Corpus Christi hides a cryptomine's water use

As Corpus Christi's water crisis worsens, the city is keeping secret how much water a Bitcoin mining operation northwest of the city is consuming, reversing course after releasing the same data last year. A Texas Observer investigation found the mine burned through more than 11.5 million gallons between May and August 2024. A city council member whose district includes the facility says it continues to draw around 3 million gallons a month. But city officials are blocking the Observer’s public records request for 2026 usage figures, claiming a state statute protects the data as private.

The transparency fight is compounded by questions about whether the mine, under the control of companies tied to global crypto firm Tether, has delivered on the financial promises used to sell the original deal to the city. Records show the mine's operators paid the city just a few thousand dollars in tax-equivalent fees over nearly two years under its Industrial District Agreement. The arrangement is now drawing scrutiny from council members like Sylvia Campos, who want it revisited.

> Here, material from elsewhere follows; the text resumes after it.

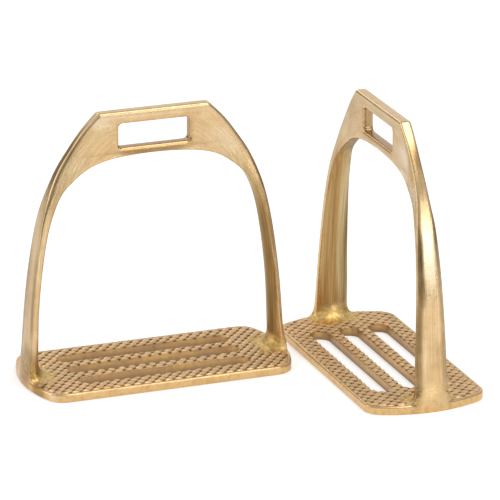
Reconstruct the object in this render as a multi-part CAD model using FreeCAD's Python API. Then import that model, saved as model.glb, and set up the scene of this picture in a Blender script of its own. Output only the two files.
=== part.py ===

Texas Governor Greg Abbott, bowing to growing pressure from communities across the state under siege by proposed data centers, has recently proposed new statewide regulations on cryptomines and AI centers, including water reporting requirements. For Corpus Christi community advocates like Eli McKay, it's too little, too late. "It seems like there's just no accountability whatsoever, and it's so frustrating to see these things happen, and then [the city] inviting more entities in, be it data centers or chemical plants," said McKay, a Sierra Club Coastal Bend Group volunteer and Coastal Action Network coordinator. "I would think that they would be putting the citizens first, but it doesn't feel that way."